> _Recorded data_
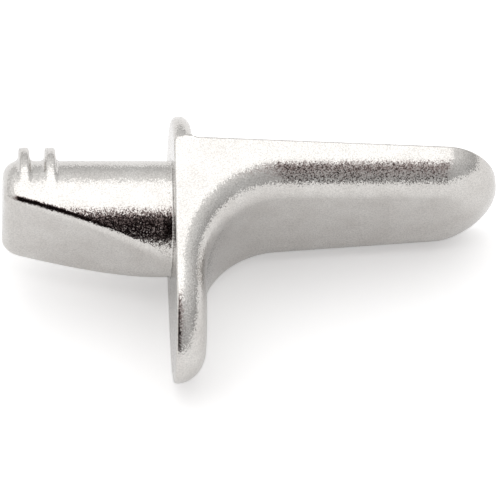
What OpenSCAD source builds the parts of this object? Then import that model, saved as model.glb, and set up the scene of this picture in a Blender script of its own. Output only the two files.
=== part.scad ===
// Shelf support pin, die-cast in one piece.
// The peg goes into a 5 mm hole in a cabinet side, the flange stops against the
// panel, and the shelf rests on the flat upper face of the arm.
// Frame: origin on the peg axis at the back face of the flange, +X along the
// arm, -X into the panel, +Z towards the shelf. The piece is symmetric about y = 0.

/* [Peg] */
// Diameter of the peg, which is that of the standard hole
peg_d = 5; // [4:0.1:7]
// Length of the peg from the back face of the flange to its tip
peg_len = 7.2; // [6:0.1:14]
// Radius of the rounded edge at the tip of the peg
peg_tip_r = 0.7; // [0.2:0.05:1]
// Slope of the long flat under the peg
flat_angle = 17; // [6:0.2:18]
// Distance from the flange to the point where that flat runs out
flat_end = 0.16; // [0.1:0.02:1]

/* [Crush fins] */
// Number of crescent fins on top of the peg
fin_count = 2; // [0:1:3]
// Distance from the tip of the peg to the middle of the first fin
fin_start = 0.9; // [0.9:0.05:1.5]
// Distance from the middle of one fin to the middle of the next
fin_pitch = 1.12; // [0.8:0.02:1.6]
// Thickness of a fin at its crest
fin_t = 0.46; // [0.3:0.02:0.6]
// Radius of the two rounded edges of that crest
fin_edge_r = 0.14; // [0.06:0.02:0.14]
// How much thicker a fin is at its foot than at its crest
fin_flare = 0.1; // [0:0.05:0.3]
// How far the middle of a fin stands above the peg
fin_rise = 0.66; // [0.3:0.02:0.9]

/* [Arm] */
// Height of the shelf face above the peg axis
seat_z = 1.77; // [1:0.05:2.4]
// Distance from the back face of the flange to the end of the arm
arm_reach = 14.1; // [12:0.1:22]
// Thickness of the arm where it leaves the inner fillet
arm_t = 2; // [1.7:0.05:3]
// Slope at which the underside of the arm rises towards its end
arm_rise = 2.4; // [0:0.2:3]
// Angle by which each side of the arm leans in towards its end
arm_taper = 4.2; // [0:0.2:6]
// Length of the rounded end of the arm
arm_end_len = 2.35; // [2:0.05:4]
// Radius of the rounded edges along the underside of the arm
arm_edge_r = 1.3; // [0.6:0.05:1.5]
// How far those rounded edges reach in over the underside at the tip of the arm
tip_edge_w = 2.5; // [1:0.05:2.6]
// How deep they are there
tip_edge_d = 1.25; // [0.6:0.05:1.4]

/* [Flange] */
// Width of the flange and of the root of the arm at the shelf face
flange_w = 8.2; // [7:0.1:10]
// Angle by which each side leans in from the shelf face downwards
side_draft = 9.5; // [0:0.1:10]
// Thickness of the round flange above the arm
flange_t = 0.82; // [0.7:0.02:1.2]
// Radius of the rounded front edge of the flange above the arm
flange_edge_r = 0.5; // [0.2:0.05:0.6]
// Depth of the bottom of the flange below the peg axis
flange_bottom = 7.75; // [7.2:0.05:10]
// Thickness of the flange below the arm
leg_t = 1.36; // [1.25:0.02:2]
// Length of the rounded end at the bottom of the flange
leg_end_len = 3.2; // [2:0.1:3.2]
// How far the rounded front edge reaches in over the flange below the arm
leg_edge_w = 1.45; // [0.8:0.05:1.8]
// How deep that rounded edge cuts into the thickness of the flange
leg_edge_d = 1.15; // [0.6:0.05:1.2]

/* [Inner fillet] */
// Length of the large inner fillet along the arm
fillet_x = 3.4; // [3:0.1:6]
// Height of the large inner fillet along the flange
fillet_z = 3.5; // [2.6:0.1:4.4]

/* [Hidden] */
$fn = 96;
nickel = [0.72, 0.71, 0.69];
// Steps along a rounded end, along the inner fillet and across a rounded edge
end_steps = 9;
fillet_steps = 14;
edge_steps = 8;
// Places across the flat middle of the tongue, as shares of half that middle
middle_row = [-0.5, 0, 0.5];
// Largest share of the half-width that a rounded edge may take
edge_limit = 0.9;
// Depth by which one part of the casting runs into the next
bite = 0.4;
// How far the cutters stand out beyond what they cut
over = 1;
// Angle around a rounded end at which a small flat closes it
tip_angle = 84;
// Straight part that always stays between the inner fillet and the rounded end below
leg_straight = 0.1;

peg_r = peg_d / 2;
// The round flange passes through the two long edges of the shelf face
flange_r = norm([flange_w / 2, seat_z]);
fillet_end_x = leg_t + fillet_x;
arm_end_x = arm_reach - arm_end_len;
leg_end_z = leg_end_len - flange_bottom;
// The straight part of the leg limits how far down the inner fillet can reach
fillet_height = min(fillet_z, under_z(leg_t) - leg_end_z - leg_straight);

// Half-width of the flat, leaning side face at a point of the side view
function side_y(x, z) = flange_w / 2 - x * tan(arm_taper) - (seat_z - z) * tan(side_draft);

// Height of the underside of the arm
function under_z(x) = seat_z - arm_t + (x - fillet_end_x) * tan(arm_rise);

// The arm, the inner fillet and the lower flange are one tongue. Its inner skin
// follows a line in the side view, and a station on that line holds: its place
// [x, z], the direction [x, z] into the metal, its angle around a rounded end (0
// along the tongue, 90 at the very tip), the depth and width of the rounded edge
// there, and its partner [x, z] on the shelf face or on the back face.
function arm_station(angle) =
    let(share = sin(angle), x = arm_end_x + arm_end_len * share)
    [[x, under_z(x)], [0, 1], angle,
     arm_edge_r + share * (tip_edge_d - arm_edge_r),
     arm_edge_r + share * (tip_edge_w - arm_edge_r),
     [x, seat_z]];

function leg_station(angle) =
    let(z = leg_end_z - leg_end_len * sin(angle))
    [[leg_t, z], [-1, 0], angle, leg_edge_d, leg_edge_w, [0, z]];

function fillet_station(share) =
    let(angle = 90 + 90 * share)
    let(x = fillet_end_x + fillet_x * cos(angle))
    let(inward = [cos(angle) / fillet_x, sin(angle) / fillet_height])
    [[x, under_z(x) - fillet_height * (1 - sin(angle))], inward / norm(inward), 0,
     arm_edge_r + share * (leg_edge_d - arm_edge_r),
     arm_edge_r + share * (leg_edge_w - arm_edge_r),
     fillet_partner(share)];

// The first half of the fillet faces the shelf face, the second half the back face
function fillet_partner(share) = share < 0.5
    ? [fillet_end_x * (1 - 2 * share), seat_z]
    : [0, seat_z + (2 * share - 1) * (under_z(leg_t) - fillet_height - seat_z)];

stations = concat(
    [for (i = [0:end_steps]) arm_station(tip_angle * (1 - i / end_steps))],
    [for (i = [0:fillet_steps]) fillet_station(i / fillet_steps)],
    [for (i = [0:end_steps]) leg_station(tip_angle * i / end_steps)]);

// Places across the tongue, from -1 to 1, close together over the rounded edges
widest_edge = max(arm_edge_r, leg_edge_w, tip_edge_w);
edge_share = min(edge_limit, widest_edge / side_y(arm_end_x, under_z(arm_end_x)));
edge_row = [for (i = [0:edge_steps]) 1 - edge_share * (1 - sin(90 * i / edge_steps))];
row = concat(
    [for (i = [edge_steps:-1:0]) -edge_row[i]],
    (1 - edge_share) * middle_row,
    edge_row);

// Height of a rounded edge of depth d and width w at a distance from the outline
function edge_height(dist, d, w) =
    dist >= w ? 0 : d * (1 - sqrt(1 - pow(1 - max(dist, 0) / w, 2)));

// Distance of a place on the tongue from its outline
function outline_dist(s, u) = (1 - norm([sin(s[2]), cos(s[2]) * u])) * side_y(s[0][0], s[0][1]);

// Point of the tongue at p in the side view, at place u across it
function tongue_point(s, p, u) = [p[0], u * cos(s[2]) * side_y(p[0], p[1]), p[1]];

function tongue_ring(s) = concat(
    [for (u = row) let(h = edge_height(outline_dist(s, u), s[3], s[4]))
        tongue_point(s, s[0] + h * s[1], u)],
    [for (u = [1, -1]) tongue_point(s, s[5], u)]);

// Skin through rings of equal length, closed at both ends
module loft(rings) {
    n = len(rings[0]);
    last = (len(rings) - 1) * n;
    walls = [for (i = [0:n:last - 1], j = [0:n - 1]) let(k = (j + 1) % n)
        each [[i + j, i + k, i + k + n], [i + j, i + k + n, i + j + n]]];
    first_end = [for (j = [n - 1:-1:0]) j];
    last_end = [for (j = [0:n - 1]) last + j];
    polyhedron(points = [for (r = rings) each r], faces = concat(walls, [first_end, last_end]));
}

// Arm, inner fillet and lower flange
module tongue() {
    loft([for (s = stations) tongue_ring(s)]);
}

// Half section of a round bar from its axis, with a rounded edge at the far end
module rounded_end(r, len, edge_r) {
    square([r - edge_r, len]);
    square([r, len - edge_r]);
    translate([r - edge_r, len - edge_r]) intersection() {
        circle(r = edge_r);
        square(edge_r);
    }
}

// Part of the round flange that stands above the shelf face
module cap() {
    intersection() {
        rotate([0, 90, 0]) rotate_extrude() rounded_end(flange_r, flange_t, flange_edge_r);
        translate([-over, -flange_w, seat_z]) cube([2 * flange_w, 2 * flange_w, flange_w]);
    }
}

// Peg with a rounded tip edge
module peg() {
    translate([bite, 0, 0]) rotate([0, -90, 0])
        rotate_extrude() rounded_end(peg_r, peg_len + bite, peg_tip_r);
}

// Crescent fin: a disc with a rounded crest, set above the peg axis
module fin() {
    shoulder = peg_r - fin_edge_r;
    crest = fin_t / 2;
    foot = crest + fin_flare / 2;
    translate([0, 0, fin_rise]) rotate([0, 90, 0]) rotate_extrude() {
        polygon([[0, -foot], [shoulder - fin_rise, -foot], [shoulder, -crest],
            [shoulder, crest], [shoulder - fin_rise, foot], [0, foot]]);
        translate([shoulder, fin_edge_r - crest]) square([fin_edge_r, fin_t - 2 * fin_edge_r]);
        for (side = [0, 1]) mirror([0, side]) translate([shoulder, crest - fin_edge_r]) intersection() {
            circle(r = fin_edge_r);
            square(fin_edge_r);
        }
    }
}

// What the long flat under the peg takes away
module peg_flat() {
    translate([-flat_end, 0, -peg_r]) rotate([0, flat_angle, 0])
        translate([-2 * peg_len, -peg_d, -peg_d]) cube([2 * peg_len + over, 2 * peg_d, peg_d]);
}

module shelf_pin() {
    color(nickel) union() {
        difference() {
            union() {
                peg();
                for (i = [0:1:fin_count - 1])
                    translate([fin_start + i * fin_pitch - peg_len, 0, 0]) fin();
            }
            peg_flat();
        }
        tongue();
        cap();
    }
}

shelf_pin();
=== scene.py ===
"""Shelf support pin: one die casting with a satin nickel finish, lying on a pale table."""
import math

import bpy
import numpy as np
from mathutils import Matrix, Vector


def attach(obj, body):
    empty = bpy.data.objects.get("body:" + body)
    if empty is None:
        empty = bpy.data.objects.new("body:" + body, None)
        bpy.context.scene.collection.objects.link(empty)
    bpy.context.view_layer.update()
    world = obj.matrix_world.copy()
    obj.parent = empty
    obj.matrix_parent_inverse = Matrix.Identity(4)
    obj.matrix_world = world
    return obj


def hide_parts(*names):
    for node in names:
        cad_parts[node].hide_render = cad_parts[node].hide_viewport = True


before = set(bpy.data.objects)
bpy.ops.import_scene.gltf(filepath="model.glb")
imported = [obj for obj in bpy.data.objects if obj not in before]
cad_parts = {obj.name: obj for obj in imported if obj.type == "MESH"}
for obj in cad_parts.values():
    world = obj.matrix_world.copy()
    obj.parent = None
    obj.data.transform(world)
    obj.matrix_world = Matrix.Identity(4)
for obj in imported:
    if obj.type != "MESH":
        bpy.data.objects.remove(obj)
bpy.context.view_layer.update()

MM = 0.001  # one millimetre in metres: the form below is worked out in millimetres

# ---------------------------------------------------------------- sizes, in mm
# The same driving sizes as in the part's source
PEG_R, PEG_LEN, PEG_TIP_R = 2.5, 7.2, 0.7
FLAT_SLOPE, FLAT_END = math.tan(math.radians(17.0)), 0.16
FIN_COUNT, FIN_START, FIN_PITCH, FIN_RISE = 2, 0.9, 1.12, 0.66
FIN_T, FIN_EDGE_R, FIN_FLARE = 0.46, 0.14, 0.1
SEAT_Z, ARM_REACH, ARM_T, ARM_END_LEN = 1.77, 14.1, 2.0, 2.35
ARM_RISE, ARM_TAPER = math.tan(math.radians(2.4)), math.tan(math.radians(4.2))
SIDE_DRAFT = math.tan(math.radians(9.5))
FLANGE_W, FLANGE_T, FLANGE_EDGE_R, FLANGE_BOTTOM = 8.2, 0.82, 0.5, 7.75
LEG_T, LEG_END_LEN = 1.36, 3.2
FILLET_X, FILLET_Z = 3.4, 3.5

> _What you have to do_
Find the line that contains "obj.matrix_world = Matrix.Identity(4)" in the listing above. Retype it and every line after it up to the last, exactly, and nothing else.

> _The answer_
    obj.matrix_world = Matrix.Identity(4)
for obj in imported:
    if obj.type != "MESH":
        bpy.data.objects.remove(obj)
bpy.context.view_layer.update()

MM = 0.001  # one millimetre in metres: the form below is worked out in millimetres

# ---------------------------------------------------------------- sizes, in mm
# The same driving sizes as in the part's source
PEG_R, PEG_LEN, PEG_TIP_R = 2.5, 7.2, 0.7
FLAT_SLOPE, FLAT_END = math.tan(math.radians(17.0)), 0.16
FIN_COUNT, FIN_START, FIN_PITCH, FIN_RISE = 2, 0.9, 1.12, 0.66
FIN_T, FIN_EDGE_R, FIN_FLARE = 0.46, 0.14, 0.1
SEAT_Z, ARM_REACH, ARM_T, ARM_END_LEN = 1.77, 14.1, 2.0, 2.35
ARM_RISE, ARM_TAPER = math.tan(math.radians(2.4)), math.tan(math.radians(4.2))
SIDE_DRAFT = math.tan(math.radians(9.5))
FLANGE_W, FLANGE_T, FLANGE_EDGE_R, FLANGE_BOTTOM = 8.2, 0.82, 0.5, 7.75
LEG_T, LEG_END_LEN = 1.36, 3.2
FILLET_X, FILLET_Z = 3.4, 3.5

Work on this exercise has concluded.